To paraphrase what a wise man once said... there are parts of the Internet that have bred some terrible things, things that oppose all that we believe in. They must be fought.

One may question, of course, the need for Doctor-lite episodes where seasons are only eight episodes long, but heigh-ho. After that brief scene at the start, in 2007, we don't see Belinda again at all (then again, if she appeared, we wouldn't be able to have a story set in 2025...) and the Doctor appears only for the later scene with Ruby from just after The Devil's Chord and, of course, for the aforementioned bollocking. Instead, it's down to Ruby Sunday, her family, and the UNIT gang, to hold the fort in the Doctor's absence. And, actually, this is an interesting long term writing choice to use Ruby in this way. Are we going to keep checking in on her, focusing on the after-effects of being the Doctor's companion and adjusting to "real" life? Having had this experience- betrayal, doxxing, worse- is going to have a deep effect on her character.

The episode is very clever: until the twist arrives, the relationship between Ruby and Conrad develops in ways that are rather sweet, only for the rug to be pulled from underneath us as Conrad turns out to be the cynical leader of some vile conspiracy theorists profiting from insinuating that UNIT are just faking all these alien invasions, which will ultimately result in Earth being vulnerable. They remind me in many ways of anti-vaxxers (Conrad, I note, doesn't take the antidote), and remind us that conspiracy theories- all of them- are dangerous.
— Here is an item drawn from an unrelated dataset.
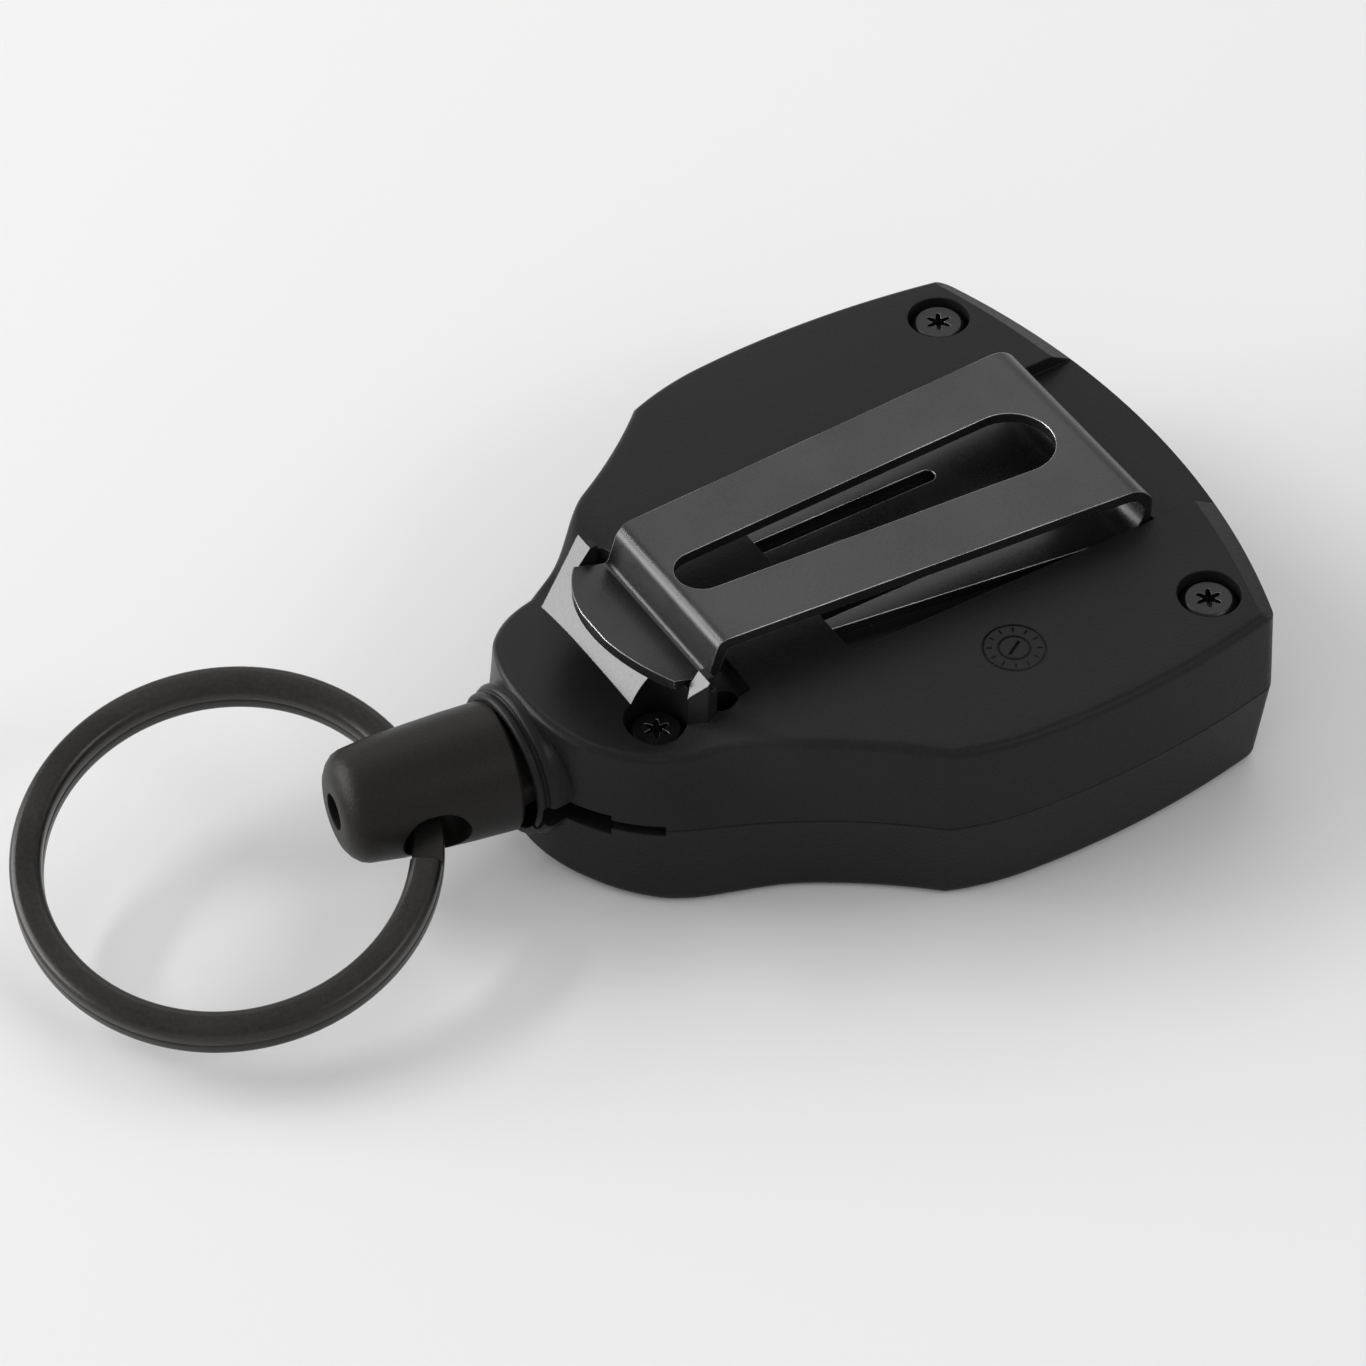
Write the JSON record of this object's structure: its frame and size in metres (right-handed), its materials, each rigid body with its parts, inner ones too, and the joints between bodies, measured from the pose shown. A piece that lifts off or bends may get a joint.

The final showdown (it's a shame Mel was missing) is fascinating- yes, it's satisfying to see Kate release the Shreek on Conrad, and the result seems to discredit him, but I suspect the harm has not gone away entirely. And Kate, it very much seems, will have to face the consequences.

There's a satisfying resolution, of sorts- well, until bloody Mrs Flood turns up- but these people will never go away, never stop endlessly flooding the zone with their bullshit and their dead cats and their hate. But the future doesn't belong to the incels, the MAGA morons, Nigel Farage, or Elon Musk. It belongs to us.